How to Trade better - By DR CK Narayan

I have been trading for the past 40 years. Started of as a floor trader on the BSE and today I am using algorithms and the highest technologies to trade. Some things have definitely changed, but the core elements of trading still remain true.

Trading has the following elements
a. Some good methodology to define tradable setups in the market.
b. Handling the stress when one is in the trade. This includes mindset and money.
c. The exit.

We have to be able to handle all the three to trade successfully. If you look at it though, you will find that the first and the third can be outsourced. But the second element has to be managed all by yourself. 

MwCKN, CFO Gains, Neotrader are services and tools that we at Chartadvise present to solve the first requirement. The same set also gives you the third. We also provide you with Training so that you can independently do all the three requirements. So lets look at requirement ‘b’ here.


Handling Stress in trading. 

The question to really ask is what creates Stress while in a trade. Stress is not just connected with losing trades alone-it is also in winning trades, for, anxiety with profits of winning trades can also cause stress! If you really examine, stress boils down to a one main aspect- the size of your position. This will impact how you feel, the amount of discipline you can bring and consequently, your returns.

Now positions taken can be too small, too large or just right. People who are inherently structured to avoid risks in all situations will do so in the market as well. Hence they are (mostly) the people who take very small positions- buy shares in very small lots (seldom exceed 100) and never engage in short selling (most don’t even know about it) and avoid F&O as though it was plague!

Those who risk too low will also have very low performance. In the market you reap what you sow. If you buy 10 shares and stock doubles, you have made 100% no doubt but the absolute quantum of money you make will be very low. When measured against the funds available, the returns will be abysmal.

It is not just returns that get hit with low allocation. When you trade really small you stop paying attention to the position (because you know it cannot damage you in any way). This leads to carelessness; it will lead you to let your position run against you further than usual; it makes you complacent and bored. Etc. This impacts decision making and the trading process (if you have one) is not well executed.

On the other extreme is when too much risk is taken with a much larger position than what you can handle. Things are great when you win but when matters go against you then threat responses start getting activated in your mind. Emotions begin to run high and stress picks up swiftly. Worry, then fear, shows up. When these are running speedily within your mind, decision making and trading process once again goes for a toss. Execution suffers.

So where is the sweet spot? Right in the middle somewhere of course. This is where profit maximisation and strategy execution are in balance. How do we find this? Only two ways- Trial and error for some and for others, research and modelling.

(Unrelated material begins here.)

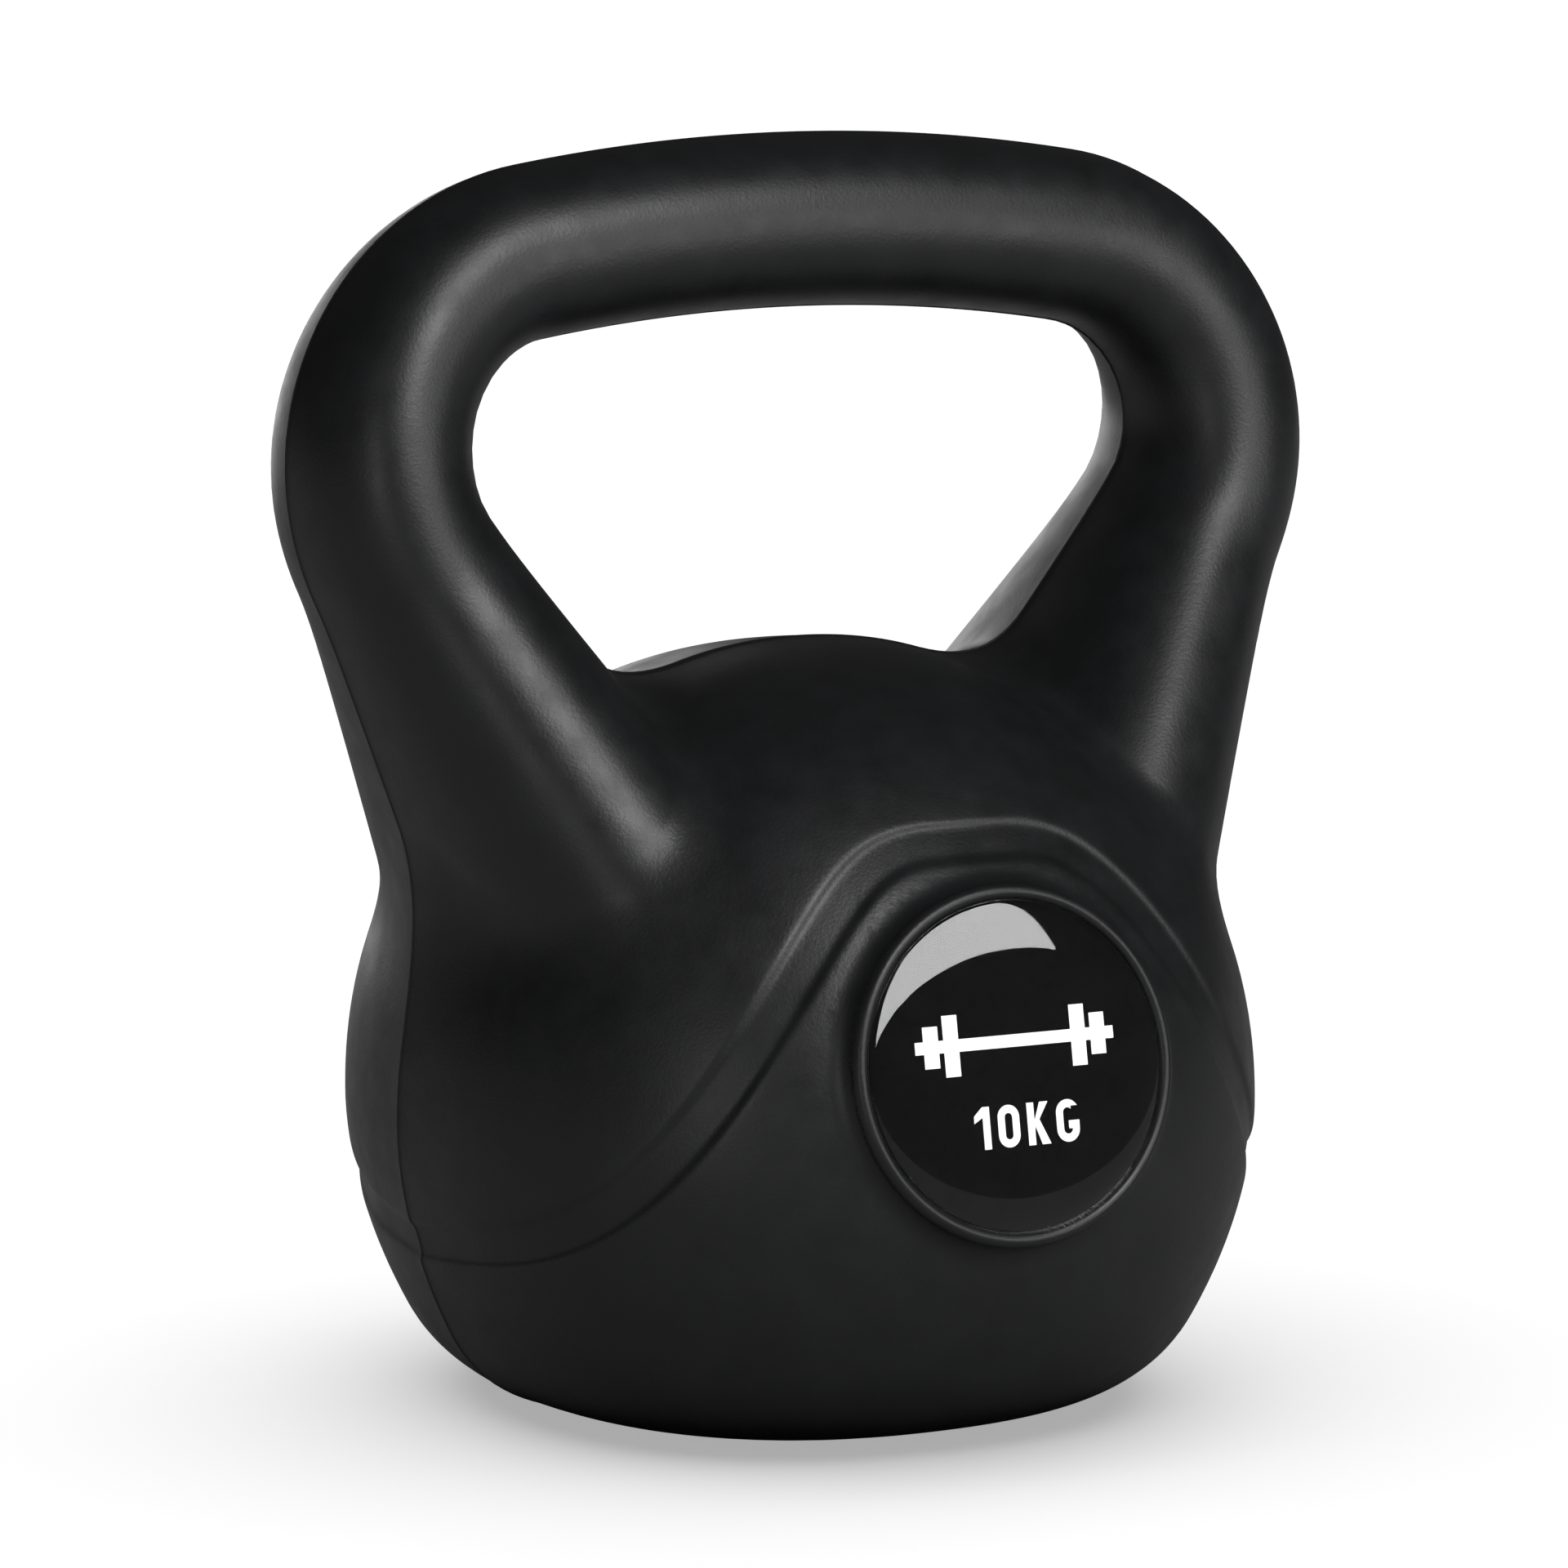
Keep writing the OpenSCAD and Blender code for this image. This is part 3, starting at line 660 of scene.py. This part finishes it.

A simple rule of the thumb is to do a deep dive into how you feel about the positions that you have. If they are creating anxiety then you are trading too big. If you are comfortable then you may be at a sweet spot. If you are not really bothered, then it is possible that you are trading small. You are the best judge of the size of your positions

Bigger positions (than what is allowed as per your capital) will affect your trade management. You will not hold the trade to the target because the swings in the P&L are too enticing for you to ignore. Also you may not stop at the price you should because you don’t want to book that loss.

A sweet spot is dependent on factors like·

  • Market liquidity and volatility.·        
  • Risk tolerance·        
  • Strategy·        
  • Current P&L·        
  • Experience and skill level of the individual·        
  • Level of market risk or event risk.·        
  • How many positions you hold etc.

Market condition is a very important element. For example most traders were having a good run from October till Jan/Feb. But March has been a very difficult month as volatility increased. While a particular Strategy remains the same , suddenly, focus came to current P&L, totally overlooking the fact the past few months of profits. Global events started impacting and that is something difficult to gauge for most people. As profits didn’t accrue like they used to, risk tolerance dropped and in a volatile market that creates problems.

At all times Traders should be aware of the market conditions they are trading in and their own tolerance for risk, uncertainty and losses, such that they are more able to size their trades in a way that captures the market opportunity, ensures good execution and discipline is possible, and that they are able to take and recover effectively from any potential losses.